Project team members constantly seek personal value in their work. Their personal values are what they want their work life to be about. Your challenge: Learn what they value as part of their self-interest. Why? When you are thinking about making changes: team member training, project assignments, and job expectations, it is best to match project goals to what is important to each member of the team.

We also must be careful in not offering too much value. It may be too good to be true, thereby, increasing risk and eroding believability.

All of us, personally or organizationally, commit ourselves to change based on our own self-interest. We cannot satisfy someone else’s expectation for change or certain behaviors until we know how it will personally benefit us.

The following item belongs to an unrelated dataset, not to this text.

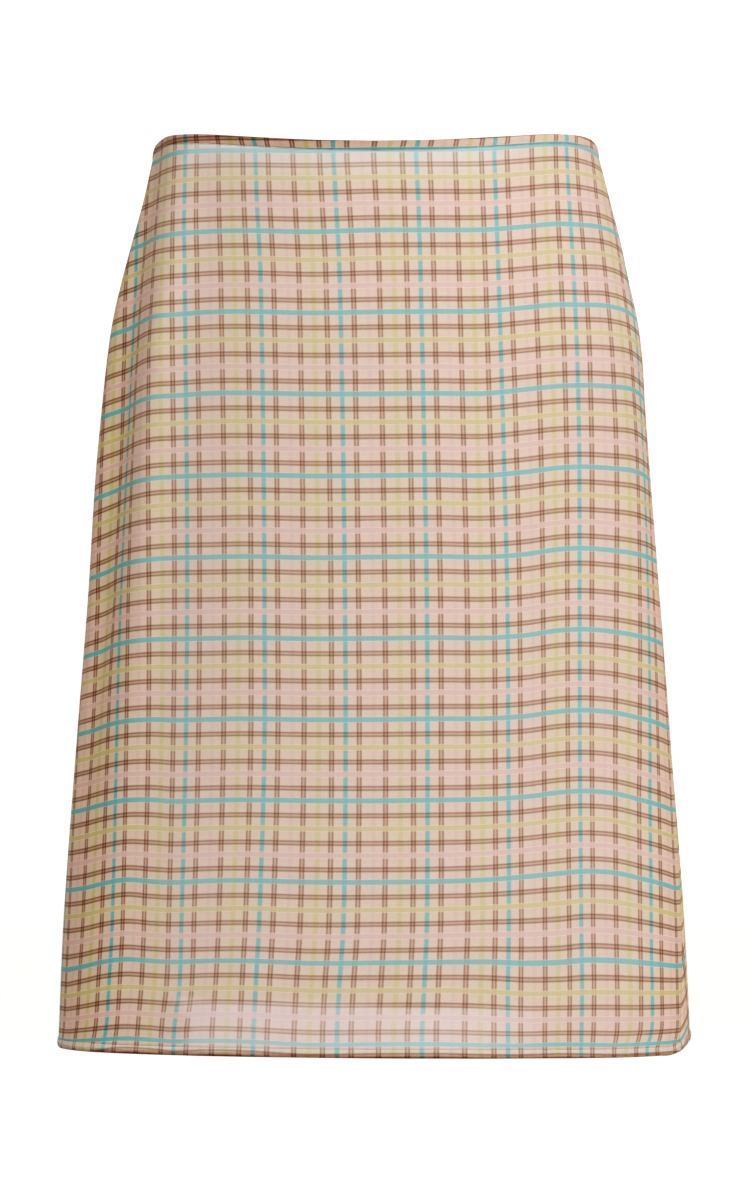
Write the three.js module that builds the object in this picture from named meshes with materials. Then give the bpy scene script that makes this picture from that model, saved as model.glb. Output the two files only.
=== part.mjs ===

This also implies listening actively for their desired result/outcome and attempting to dovetail your desired result/outcome with theirs.

We don’t wear our values on our sleeves; therefore, effort must be expended in getting to know our teammates.

One way to increase the extent to which we act in line with our values is to clearly identify what they are, and then work to keep them more in our conscious awareness.


Here is a fun, engaging, and introspective activity to sort out personal values. It can be done in 15 to 20 minutes.

The Value Sort exercise is relatively straightforward. Tell your team, “We will be using an exercise to help you figure out what is most important to you at work.” The benefit of this is to identify connections, between your work and the values you have identified as most important. Provide each project team member with a card set of different values using the attached file.

Honesty, Integrity, Friendship, Reputation, Harmony, Power, Acceptance, Openness, Trust, Social Status, Organized, Physical appearance, Personal space, Reputation, Variety, Success, Recognition, Financial security, Fun (humor), Excitement, Family, Religion, Respect, Challenge, Autonomy, Achievement, Blank, Blank, Blank (in case we missed a value)

If someone values the great outdoors, or the planet, etc., then that would be a driver as to what they value.

Step 1. Ask your teammates to sort the values based on those that are most important to them now. Let teammates fill in any additional values on the blank cards as appropriate.

Step 2. Now instruct teammates to choose their top three. In sub-groups, have them use double-sided adhesive tape to affix their cards to a flip chart next to their name.

Why do you want to do this?

First: To better understand and appreciate how values differ for each project team member. This benefits the project by aligning project work and values.

Second: To develop greater insight and understanding of your own values, to clarify what you want at work.

Debriefing: Be sure to bring out the differences in top values that people hold.

Discuss: How the top three values can change for a person from situation to situation and at different times of their lives. There is no right answer. People are not wrong for having a different list of their top three values. If your work doesn’t seem to fit with your top values right now, it might be time to focus on something that does fit, decide to address it later, or ponder the connection over the next few weeks.

I hope this exercise will facilitate a discussion of values and goals between you and your project team members. It is intended to develop an understanding of a discrepancy between a deeply held belief and a current behavior so that you can engage the team.

The original work on values is described by Miller, C’de Baca, Matthews and Wilbourne (2001; casaa.unm.edu).